What kind of a sport is this? We know about the concussions, the racist culture, the misogyny, and the politics of NFL owners, who overwhelmingly supported Trump. But what of the fetishization of rules — some of which might have been culled from Kafka’s The Castle or Pynchon’s The Crying of Lot 49 — how do viewers experience them? And why? Football dramatizes banal proceduralism like no other sport, with its obsessive time management and its series of obscure regulations always available to be introduced into the game’s diegesis. At the moment of maximum intensity in an NFL game, you can almost be guaranteed that the least dramatic, most procedural and legalistic of hermeneutics — when does one thing become another? — will take center stage. At the Super Bowl, the question became: was Ertz a runner running, or a receiver who had become a runner, or a receiver who was still a receiver and happened to be running?

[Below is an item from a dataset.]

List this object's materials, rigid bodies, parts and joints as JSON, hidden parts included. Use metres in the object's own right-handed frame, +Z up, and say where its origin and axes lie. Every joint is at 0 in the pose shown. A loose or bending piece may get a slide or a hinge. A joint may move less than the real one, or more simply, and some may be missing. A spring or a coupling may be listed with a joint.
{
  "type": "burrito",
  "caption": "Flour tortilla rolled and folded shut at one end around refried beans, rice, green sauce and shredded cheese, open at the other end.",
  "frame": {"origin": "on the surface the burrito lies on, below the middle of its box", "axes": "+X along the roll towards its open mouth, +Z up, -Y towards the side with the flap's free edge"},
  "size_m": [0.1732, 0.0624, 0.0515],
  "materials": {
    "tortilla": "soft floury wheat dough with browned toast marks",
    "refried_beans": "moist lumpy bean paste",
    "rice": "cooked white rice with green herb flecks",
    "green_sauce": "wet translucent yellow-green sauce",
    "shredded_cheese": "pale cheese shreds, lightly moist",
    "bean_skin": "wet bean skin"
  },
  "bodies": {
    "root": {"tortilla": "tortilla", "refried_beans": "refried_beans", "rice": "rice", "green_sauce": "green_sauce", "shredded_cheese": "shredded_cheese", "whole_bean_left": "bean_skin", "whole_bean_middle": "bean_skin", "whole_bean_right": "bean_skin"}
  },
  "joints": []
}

Narrative time — what organizes any football game — quite literally stands still as the game clock is paused and a New York-based committee interprets the evidence; the league reports that the average replay lasts 2 minutes and 25 seconds. But time stands still often in football, as 60 minutes elapse over roughly 3.5 hours. Football is organized so that the most consequential plays are often reduced to their most inconsequential dimension; a touchdown hinges on the definition of a run vs. receive, with few if any participants understanding precisely the distinction — this according to the players themselves. The word is given from on high, from the NFL review committee. It’s a kind of police procedural without the police. Without the protagonists even: “a senior designated member of the officiating department will make the final review on the decision,” the league explains.

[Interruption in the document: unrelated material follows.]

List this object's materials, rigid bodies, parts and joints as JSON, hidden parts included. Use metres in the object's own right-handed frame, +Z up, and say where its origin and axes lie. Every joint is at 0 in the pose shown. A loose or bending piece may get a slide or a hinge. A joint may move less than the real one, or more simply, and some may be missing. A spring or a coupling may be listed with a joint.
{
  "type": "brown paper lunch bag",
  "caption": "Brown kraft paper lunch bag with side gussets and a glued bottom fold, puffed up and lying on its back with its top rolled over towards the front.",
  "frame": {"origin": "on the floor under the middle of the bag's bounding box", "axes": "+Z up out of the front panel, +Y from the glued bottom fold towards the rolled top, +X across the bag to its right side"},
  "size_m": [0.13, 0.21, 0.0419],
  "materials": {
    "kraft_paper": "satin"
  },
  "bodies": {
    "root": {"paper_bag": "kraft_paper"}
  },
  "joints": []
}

Compare this sport to, say, professional soccer, in which the game begins and runs mostly uninterrupted for 90 minutes; penalties and substitutions take the least amount of time possible; there is no official review. At the game’s end, all time lost, several minutes are usually added back to the game clock as overage. Fewer ads. Less time for commentary. No showcase for the interpretation of rules, within soccer’s temporal organization. One team wins by scoring goals, not by negotiating rules.

Sports contain within them the ideological marks of their historical moment. But what, precisely do NFL games offer? This season has brought news of both the NFL’s racism, and refusals of it, in the career of Colin Kaepernick. Each season has also brought more news about the effects of repeated head trauma to players’ bodies. We were already aware of the league’s violence and misogyny, and even its imbrication within the US Military state apparatus. Yet one of professional football’s most outstanding contributions to our liberal imagination is its ability to showcase organizational proceduralism as integral to sport.

What are people watching when they watch the NFL delve into its own rules, in secret, and then hand down rulings that can change the course of a game? The answer, of course, is the liberal imagination itself, the liberal imagination of American democracy in particular. Liberalism is a drama of procedure in which one rule might always be updated or reinterpreted in order to newly organize ever smaller sites of political power. The breadth and definition of the rule becomes a site of focus, as the rule’s very legitimacy fades from collective conversation and imagination.

Meanwhile the Socratic imperative to divide until something becomes indivisible goes awry when it trains its focus on the wrong object — as much a critique of Plato as of liberalism. Let’s think back to some of our more theatrical political moments: Hanging chads, remember those? The still-attached perforated paper that dangle off a paper ballot? They became one of the stars of the 2000 presidential election. How do we know a vote is a vote? If there’s an indentation? Partial perforation? ¾ Perforation? In impeachment news, questions that have required definition include whether oral sex is sex? Or is it a precursor to it? That matters if a president is to be tried by the congress for high crimes and misdemeanors.

I was at a conference in Europe two years ago talking with the late Mark Fisher. He was trying to understand how the voting worked in the democratic primaries. Would Bernie win, he was curious? It depends, of course. Voting districts, absentee ballots, voter identification laws, registration deadlines, party delegates, super delegates — these rules, not voting preference, inform the outcome. At our conversation’s end, his question — who will people vote for? — seemed utterly beside the point.

Now we have President Trump and an ongoing investigation into whether Russia interfered into the 2016 presidential election and, perhaps, whether Trump himself “obstructed justice” as he sought hide that fact. Trump has undoubtedly done some illegal things on his way to becoming real estate mogul and now politician. But certainly the real scandal is that most of them were perfectly legal, perhaps occupying that odd ontological space of “loophole.” Certain commentators — Glenn Greenwald comes to mind — have pointed out just how absurd the Democrats’ psychic investment in the Russia investigation has become. Last week The New York Times reported that Mueller has zeroed in on a meeting aboard Air Force One in which Trump, his son, and a spokeswoman crafted a response to a news story about a meeting with Russians in Trump Tower. The Times reports that “rather than acknowledge the meeting’s intended purpose — to obtain political dirt about Hillary Clinton from the Russian government — the statement instead described the meeting as being about an obscure Russian adoption policy.” Muller, the Times reports, has trained his focus on this instance because Trump himself was involved “in real time” and “without a lawyer present.”

This particular news story, in many senses, now operates as both political critique and possibility. It’s not just an example of liberalism getting the little things right and the big things wrong — it is that, too — but of the inability of public discourse to represent or respond to a structural problem. Here, NFL games provide a wonderful staging ground of procedural narrative and imagination: those who best interrupt little-understood rules win.

I’m not sure we’re able to locate here the utopian, Frankfurt-school like sports reporting that Dave Zirin regularly provides in The Nation, in which individual teams and players become sites of resistance against an all-powerful National Football League. Rather we seem more in an Althusserian moment of structural critique in which ideology “represents the imaginary relationship of individuals to their real conditions of existence.” The NFL represents and materializes the impossibility of democracy itself. Go team!